- _Job_: Transcribe, exactly as they appear, the line that contains "for name, shape", the line that contains "for member in", and every line in between, and nothing else.

- _Exercise material_:
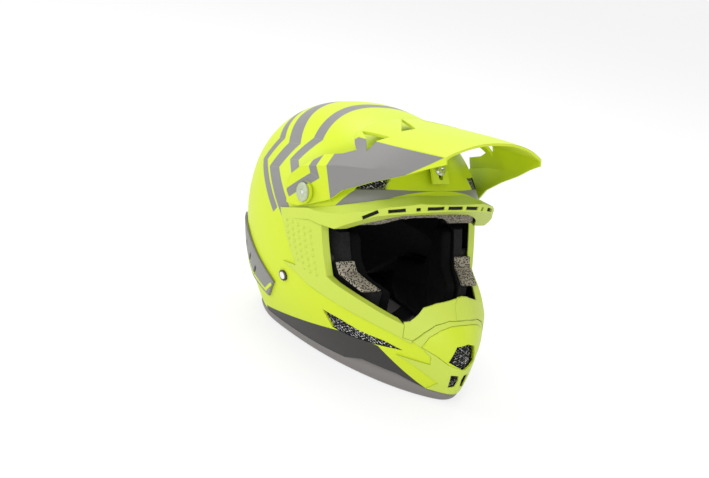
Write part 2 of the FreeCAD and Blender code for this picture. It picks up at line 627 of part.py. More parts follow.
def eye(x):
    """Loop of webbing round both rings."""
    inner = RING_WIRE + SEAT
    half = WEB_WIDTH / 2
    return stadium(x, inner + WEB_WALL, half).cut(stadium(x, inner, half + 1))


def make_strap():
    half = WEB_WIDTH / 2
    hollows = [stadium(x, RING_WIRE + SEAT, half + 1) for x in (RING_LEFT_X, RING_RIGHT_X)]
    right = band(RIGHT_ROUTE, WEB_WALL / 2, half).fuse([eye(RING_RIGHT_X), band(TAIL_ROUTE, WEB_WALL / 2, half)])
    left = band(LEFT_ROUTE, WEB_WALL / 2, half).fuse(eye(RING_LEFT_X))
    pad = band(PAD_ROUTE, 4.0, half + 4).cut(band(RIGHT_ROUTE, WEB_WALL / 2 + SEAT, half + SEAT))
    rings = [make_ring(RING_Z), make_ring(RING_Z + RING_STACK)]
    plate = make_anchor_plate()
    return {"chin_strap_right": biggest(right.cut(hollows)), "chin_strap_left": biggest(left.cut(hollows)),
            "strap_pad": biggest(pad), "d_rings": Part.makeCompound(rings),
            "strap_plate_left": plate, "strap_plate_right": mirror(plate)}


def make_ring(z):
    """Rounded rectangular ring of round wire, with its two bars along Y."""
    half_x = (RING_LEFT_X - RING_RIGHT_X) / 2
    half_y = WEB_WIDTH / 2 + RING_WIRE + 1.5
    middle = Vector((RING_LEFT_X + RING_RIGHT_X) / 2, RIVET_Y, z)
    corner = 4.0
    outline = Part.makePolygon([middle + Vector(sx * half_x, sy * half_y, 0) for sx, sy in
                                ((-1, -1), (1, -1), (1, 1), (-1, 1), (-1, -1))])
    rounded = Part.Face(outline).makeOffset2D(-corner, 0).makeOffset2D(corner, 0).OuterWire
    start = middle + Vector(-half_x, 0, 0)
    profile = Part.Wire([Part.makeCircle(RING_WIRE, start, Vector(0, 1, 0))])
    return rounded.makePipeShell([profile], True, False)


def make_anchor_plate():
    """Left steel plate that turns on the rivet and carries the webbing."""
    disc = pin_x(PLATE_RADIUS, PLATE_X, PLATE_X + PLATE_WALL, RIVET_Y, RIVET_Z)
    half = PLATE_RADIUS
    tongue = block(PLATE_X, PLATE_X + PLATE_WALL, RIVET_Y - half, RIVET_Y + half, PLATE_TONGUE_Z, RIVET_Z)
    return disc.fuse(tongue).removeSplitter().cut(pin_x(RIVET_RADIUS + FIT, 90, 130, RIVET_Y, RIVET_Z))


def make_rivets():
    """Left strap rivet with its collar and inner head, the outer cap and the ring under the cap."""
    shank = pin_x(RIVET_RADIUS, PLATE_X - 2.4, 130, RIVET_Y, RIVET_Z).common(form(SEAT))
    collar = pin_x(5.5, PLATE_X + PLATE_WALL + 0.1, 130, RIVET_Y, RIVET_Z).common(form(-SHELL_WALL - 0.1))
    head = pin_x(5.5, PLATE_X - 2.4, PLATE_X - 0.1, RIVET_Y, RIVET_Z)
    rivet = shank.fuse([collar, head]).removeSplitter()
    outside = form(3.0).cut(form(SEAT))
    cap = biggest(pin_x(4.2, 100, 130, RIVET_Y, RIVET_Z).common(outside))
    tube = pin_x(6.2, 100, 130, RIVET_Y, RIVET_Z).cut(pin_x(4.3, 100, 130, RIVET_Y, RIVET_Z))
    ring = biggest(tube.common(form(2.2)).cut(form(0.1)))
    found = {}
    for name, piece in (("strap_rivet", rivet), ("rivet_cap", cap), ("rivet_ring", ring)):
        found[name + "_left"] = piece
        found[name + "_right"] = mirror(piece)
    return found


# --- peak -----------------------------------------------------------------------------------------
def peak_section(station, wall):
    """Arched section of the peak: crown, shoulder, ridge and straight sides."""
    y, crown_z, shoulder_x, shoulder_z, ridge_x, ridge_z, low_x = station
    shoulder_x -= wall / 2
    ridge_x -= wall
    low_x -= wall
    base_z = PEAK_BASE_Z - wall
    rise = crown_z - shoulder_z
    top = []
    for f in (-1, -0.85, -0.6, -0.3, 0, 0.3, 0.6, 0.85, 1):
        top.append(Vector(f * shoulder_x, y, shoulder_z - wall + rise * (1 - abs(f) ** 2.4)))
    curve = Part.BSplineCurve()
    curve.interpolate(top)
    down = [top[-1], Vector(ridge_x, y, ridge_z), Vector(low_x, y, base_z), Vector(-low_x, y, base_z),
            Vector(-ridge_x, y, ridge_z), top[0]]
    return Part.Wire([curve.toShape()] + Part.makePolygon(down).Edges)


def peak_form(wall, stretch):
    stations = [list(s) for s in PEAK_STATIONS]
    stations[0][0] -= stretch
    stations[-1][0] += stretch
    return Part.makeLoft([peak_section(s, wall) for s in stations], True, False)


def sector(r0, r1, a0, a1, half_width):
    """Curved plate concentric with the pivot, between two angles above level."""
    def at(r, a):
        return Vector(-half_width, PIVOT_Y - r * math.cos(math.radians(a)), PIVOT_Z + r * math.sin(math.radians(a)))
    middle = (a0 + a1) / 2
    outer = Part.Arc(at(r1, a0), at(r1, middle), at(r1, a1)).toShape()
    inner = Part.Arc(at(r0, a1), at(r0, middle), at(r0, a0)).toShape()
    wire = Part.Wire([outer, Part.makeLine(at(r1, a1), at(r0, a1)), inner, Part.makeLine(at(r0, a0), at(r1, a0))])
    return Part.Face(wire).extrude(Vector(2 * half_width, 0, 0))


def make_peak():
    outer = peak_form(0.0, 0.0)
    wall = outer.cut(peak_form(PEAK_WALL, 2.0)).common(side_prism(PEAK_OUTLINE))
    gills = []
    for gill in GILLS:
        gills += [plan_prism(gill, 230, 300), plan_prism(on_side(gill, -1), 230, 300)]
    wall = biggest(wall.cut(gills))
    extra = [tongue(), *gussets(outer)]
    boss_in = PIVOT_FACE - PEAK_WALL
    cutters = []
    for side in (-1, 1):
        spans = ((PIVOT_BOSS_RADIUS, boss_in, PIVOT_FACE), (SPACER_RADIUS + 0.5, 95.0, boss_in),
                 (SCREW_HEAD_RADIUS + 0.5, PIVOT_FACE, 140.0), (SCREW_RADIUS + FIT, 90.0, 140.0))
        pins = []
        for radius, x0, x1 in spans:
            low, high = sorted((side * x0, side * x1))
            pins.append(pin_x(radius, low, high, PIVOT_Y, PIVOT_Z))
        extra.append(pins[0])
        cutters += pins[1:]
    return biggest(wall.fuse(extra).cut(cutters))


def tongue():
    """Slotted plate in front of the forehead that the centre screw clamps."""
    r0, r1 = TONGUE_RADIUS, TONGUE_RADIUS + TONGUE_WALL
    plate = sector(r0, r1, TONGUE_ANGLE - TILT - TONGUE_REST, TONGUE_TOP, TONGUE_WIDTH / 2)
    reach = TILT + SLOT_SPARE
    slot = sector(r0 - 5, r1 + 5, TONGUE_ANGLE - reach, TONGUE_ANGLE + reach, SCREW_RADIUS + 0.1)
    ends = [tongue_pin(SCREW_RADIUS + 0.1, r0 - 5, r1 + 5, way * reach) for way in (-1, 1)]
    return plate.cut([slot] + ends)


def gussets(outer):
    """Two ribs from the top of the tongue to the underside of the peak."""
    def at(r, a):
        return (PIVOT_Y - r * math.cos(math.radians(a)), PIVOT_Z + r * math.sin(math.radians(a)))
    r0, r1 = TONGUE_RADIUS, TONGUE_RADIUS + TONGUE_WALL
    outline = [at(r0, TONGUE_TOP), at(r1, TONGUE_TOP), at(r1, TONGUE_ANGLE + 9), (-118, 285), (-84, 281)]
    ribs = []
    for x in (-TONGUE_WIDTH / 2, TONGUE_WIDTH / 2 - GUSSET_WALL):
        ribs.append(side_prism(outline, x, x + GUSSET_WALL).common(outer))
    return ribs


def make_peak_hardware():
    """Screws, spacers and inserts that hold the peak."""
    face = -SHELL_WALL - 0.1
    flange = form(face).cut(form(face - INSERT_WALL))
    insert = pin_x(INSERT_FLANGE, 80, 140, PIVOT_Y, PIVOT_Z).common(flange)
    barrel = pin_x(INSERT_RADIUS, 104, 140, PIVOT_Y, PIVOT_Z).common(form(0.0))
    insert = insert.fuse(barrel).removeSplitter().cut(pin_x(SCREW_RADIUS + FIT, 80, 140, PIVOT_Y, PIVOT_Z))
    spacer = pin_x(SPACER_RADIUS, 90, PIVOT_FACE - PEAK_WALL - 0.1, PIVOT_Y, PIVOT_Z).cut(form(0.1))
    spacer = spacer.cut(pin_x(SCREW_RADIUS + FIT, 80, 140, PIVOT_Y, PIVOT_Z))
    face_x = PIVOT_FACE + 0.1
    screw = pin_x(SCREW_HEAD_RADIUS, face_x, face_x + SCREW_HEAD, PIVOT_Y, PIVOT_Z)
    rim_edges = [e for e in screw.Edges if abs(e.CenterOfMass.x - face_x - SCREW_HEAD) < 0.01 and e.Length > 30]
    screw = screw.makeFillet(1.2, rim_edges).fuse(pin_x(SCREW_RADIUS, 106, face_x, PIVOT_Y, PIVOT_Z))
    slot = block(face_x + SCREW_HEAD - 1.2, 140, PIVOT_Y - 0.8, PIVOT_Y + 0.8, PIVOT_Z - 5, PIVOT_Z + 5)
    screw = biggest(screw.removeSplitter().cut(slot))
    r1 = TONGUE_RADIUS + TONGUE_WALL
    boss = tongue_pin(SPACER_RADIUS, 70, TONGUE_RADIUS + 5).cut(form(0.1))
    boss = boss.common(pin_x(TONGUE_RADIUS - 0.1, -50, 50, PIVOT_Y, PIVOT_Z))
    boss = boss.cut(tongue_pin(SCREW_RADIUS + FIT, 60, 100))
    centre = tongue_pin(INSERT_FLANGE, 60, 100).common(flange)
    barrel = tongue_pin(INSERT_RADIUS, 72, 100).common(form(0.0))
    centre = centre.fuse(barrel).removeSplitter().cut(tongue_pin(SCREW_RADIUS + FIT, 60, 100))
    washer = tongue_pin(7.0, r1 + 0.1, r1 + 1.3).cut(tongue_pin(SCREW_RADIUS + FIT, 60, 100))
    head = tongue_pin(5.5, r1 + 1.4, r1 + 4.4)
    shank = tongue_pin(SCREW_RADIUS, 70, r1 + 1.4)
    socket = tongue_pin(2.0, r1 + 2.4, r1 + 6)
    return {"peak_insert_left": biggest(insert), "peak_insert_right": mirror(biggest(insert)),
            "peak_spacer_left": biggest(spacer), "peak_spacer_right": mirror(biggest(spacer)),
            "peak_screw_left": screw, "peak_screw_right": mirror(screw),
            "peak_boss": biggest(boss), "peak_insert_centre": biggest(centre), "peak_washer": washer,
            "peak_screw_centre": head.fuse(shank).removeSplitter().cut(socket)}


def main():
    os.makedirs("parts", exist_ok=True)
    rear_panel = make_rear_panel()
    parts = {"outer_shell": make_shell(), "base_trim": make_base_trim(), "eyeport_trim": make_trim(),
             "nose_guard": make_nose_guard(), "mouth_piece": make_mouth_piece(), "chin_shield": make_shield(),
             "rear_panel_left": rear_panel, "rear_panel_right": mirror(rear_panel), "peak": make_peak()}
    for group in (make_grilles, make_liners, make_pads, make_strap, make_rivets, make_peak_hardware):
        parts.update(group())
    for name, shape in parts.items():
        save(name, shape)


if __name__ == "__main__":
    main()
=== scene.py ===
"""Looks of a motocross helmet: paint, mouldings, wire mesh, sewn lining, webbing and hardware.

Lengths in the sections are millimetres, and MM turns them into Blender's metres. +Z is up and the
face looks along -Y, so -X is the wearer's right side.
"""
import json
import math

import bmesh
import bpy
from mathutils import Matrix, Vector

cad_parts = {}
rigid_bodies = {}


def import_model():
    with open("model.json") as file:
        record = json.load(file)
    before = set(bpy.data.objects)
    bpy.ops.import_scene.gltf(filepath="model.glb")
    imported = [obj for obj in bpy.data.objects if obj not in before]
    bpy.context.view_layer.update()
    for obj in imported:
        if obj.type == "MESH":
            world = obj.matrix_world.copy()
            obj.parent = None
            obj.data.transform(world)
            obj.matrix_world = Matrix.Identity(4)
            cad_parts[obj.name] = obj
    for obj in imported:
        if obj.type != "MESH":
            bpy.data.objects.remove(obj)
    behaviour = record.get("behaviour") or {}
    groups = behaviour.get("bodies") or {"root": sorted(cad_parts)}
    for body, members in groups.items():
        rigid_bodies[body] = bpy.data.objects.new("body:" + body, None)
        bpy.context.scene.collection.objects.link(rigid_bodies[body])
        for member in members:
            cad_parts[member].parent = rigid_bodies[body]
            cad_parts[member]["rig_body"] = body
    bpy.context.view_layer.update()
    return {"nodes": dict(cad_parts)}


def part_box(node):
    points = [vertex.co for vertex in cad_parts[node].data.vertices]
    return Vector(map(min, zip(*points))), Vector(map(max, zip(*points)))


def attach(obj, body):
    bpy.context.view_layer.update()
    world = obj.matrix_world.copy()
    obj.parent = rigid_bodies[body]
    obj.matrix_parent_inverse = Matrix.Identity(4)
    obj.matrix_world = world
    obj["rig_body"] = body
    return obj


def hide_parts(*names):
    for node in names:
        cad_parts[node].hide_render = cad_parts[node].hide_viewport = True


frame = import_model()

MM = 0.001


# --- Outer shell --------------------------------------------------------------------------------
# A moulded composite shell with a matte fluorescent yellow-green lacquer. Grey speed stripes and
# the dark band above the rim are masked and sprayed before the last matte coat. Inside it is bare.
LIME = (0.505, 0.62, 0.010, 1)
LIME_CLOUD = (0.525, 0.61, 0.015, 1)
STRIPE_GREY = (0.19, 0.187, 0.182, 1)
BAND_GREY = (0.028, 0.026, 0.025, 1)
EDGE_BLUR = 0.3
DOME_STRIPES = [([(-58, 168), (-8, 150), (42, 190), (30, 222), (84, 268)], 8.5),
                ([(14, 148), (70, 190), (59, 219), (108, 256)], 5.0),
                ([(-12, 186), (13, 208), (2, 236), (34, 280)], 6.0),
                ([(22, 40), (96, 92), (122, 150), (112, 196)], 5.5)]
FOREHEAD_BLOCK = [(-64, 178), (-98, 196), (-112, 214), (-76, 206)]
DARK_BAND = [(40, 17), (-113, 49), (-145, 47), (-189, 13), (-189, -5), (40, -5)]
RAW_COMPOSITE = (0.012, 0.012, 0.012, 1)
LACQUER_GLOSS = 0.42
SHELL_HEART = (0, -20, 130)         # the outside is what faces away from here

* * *

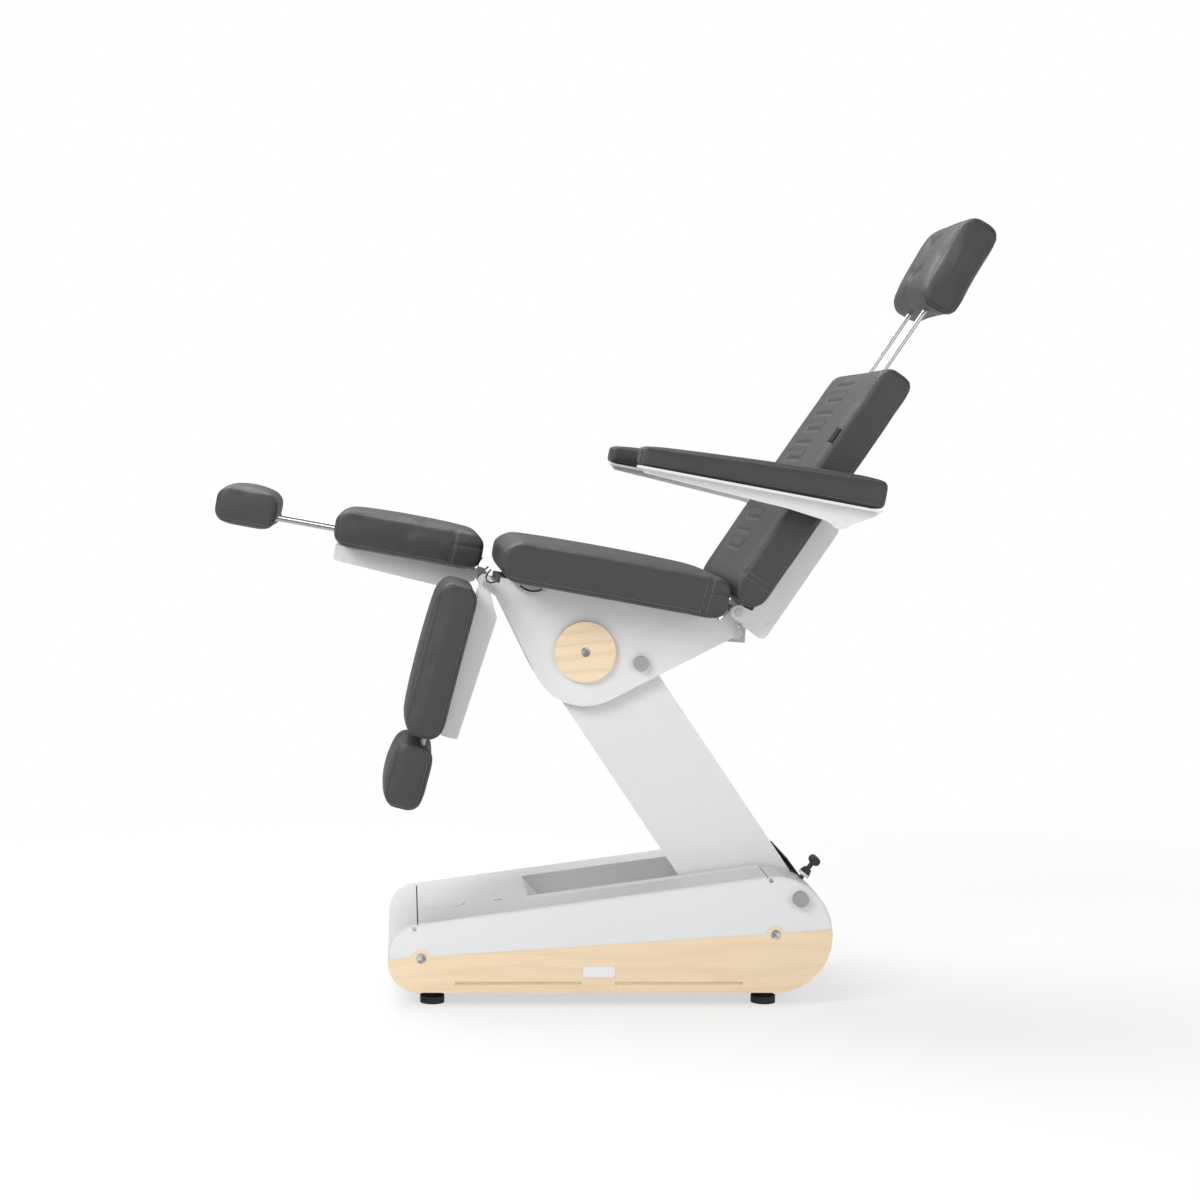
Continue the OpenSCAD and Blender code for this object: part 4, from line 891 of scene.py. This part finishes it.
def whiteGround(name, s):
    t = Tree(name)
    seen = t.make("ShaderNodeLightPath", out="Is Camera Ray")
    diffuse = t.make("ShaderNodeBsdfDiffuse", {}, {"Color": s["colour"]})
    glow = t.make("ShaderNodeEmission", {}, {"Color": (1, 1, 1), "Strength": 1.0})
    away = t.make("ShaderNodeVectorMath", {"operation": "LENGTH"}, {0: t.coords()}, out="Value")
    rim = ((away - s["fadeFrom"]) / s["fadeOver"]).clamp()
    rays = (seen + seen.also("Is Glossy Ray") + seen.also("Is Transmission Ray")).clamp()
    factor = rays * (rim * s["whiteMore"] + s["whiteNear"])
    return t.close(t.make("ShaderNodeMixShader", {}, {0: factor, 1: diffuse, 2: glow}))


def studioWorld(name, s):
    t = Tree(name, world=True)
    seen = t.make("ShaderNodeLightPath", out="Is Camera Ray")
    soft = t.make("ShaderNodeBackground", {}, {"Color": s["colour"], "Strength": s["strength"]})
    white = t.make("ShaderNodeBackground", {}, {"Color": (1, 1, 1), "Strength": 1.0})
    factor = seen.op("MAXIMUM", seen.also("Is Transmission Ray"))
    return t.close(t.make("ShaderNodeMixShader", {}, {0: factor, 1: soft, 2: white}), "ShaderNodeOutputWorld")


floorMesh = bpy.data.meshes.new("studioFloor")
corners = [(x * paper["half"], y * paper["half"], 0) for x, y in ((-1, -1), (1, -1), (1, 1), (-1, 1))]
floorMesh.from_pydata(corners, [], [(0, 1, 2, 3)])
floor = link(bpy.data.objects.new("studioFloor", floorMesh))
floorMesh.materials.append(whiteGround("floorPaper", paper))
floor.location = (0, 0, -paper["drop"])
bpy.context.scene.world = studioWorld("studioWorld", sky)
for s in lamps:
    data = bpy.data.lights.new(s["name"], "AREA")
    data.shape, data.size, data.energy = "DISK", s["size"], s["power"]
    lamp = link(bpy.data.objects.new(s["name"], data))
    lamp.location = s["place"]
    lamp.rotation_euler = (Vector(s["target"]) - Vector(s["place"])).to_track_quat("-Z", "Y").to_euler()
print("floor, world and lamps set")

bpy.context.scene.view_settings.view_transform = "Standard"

- _Finished answer_:
    for name, shape in parts.items():
        save(name, shape)


if __name__ == "__main__":
    main()
=== scene.py ===
"""Looks of a motocross helmet: paint, mouldings, wire mesh, sewn lining, webbing and hardware.

Lengths in the sections are millimetres, and MM turns them into Blender's metres. +Z is up and the
face looks along -Y, so -X is the wearer's right side.
"""
import json
import math

import bmesh
import bpy
from mathutils import Matrix, Vector

cad_parts = {}
rigid_bodies = {}


def import_model():
    with open("model.json") as file:
        record = json.load(file)
    before = set(bpy.data.objects)
    bpy.ops.import_scene.gltf(filepath="model.glb")
    imported = [obj for obj in bpy.data.objects if obj not in before]
    bpy.context.view_layer.update()
    for obj in imported:
        if obj.type == "MESH":
            world = obj.matrix_world.copy()
            obj.parent = None
            obj.data.transform(world)
            obj.matrix_world = Matrix.Identity(4)
            cad_parts[obj.name] = obj
    for obj in imported:
        if obj.type != "MESH":
            bpy.data.objects.remove(obj)
    behaviour = record.get("behaviour") or {}
    groups = behaviour.get("bodies") or {"root": sorted(cad_parts)}
    for body, members in groups.items():
        rigid_bodies[body] = bpy.data.objects.new("body:" + body, None)
        bpy.context.scene.collection.objects.link(rigid_bodies[body])
        for member in members:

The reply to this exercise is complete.